## OBJECTIVE
Please list all lines of the material below in which the string "this" occurs.

■ ■ ■

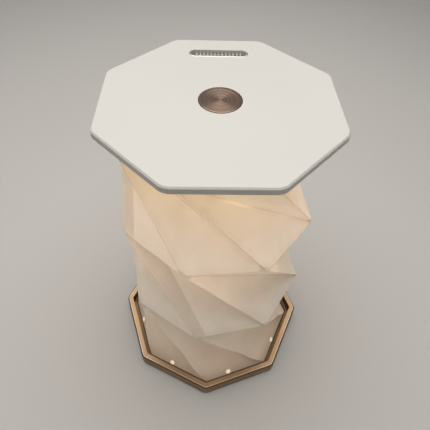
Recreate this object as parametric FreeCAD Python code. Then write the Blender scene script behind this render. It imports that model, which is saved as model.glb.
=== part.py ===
"""Twist-and-fold paper lantern: an octagonal lid over a three-tier folded paper tube on an octagonal base.

Millimetres. Origin at the centre of the underside, +Z up, +Y towards the badge at the lid's back edge.
"""
import math
import os

import FreeCAD
import Part

# ---- driving dimensions ----
FOOT_H = 0.8                        # rubber pads under the base
BASE_H = 10.0                       # bronze base ring
RIM_Z = FOOT_H + BASE_H             # top of the base ring
BASE_APOTHEM = 75.4
BASE_WALL = 4.8
BASE_CORNER = 5.6
BASE_TURN = 18.76                   # direction of the base ring's first side
FLOOR_TOP = 2.4

PAPER_R = 72.0                      # circle through the fold points of every ring
PAPER_WALL = 0.7
RING_Z = [2.4, 81.2, 162.6, 244.6]  # fold rings, bottom to top
RING_TURN = [41.26, 33.86, 26.96, 22.5]
LEAN = 0.606                        # inward lean of the lowest facets, mm per mm of height
COLLAR_R = 70.2                     # the collar's corners, clear of the base ring's wall

LID_APOTHEM = 74.9
LID_CORNER = 9.0
LID_UNDER = 246.7
LID_TOP = 251.4
LID_CHAMFER = 1.0
LID_WALL = 2.4
LID_CEILING = 249.6                 # underside of the lid's top wall
TRAY_T = 1.2

BUTTON_R = 13.3
BEZEL_IN = 13.38
BEZEL_OUT = 13.82
BADGE_L = 41.4
BADGE_W = 9.0
BADGE_Y = 55.6
BADGE_DEPTH = 0.9

PUCK_R = 25.5
PUCK_BOTTOM = 238.9
PUCK_WALL = 1.5
USB_Z = 248.58
RIVET_SIDE = -6.6                   # rivets sit this far from the middle of each side
RIVET_Z = 4.5
SIDES = 8
UP = FreeCAD.Vector(0, 0, 1)


# ---- helpers ----
def polar(radius, degrees, z=0.0):
    a = math.radians(degrees)
    return FreeCAD.Vector(radius * math.cos(a), radius * math.sin(a), z)


def octagon(apothem, turn, z, corner=0.0):
    """Closed octagon whose first side faces `turn` degrees, with rounded corners if asked."""
    reach = apothem / math.cos(math.radians(22.5))
    tips = [polar(reach, turn + 22.5 + 45 * k, z) for k in range(SIDES)]
    if corner == 0:
        return Part.makePolygon(tips + [tips[0]])
    cut = corner * math.tan(math.radians(22.5))
    edges = []
    starts = []
    ends = []
    for k, tip in enumerate(tips):
        back = (tips[k - 1] - tip).normalize() * cut
        ahead = (tips[(k + 1) % SIDES] - tip).normalize() * cut
        middle = polar(reach - corner / math.cos(math.radians(22.5)) + corner, turn + 22.5 + 45 * k, z)
        starts.append(tip + back)
        ends.append(tip + ahead)
        edges.append(Part.Arc(tip + back, middle, tip + ahead).toShape())
    for k in range(SIDES):
        edges.append(Part.makeLine(ends[k], starts[(k + 1) % SIDES]))
    return Part.Wire(Part.__sortEdges__(edges))


def prism(apothem, turn, z0, z1, corner=0.0):
    return Part.Face(octagon(apothem, turn, z0, corner)).extrude(UP * (z1 - z0))


def taper(apothem0, apothem1, turn, z0, z1):
    return Part.makeLoft([octagon(apothem0, turn, z0), octagon(apothem1, turn, z1)], True, True)


def disc(radius, z0, z1, at=None):
    centre = at if at is not None else FreeCAD.Vector(0, 0, 0)
    return Part.makeCylinder(radius, z1 - z0, FreeCAD.Vector(centre.x, centre.y, z0), UP)


def ring(inner, outer, z0, z1):
    return disc(outer, z0, z1).cut(disc(inner, z0 - 1, z1 + 1))


def box(x0, x1, y0, y1, z0, z1):
    return Part.makeBox(x1 - x0, y1 - y0, z1 - z0, FreeCAD.Vector(x0, y0, z0))


def pill(length, width, z0, z1, y):
    """Flat obround lying along X."""
    half = (length - width) / 2
    body = box(-half, half, y - width / 2, y + width / 2, z0, z1)
    for x in (-half, half):
        body = body.fuse(disc(width / 2, z0, z1, FreeCAD.Vector(x, y, 0)))
    return body.removeSplitter()


def slot_along_y(width, height, y0, y1, z):
    """Obround hole running along Y, wide in X."""
    half = (width - height) / 2
    body = box(-half, half, y0, y1, z - height / 2, z + height / 2)
    for x in (-half, half):
        end = Part.makeCylinder(height / 2, y1 - y0, FreeCAD.Vector(x, y0, z), FreeCAD.Vector(0, 1, 0))
        body = body.fuse(end)
    return body.removeSplitter()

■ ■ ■

## ANSWER FOR THE TASK
Recreate this object as parametric FreeCAD Python code. Then write the Blender scene script behind this render. It imports that model, which is saved as model.glb.
RIVET_SIDE = -6.6                   # rivets sit this far from the middle of each side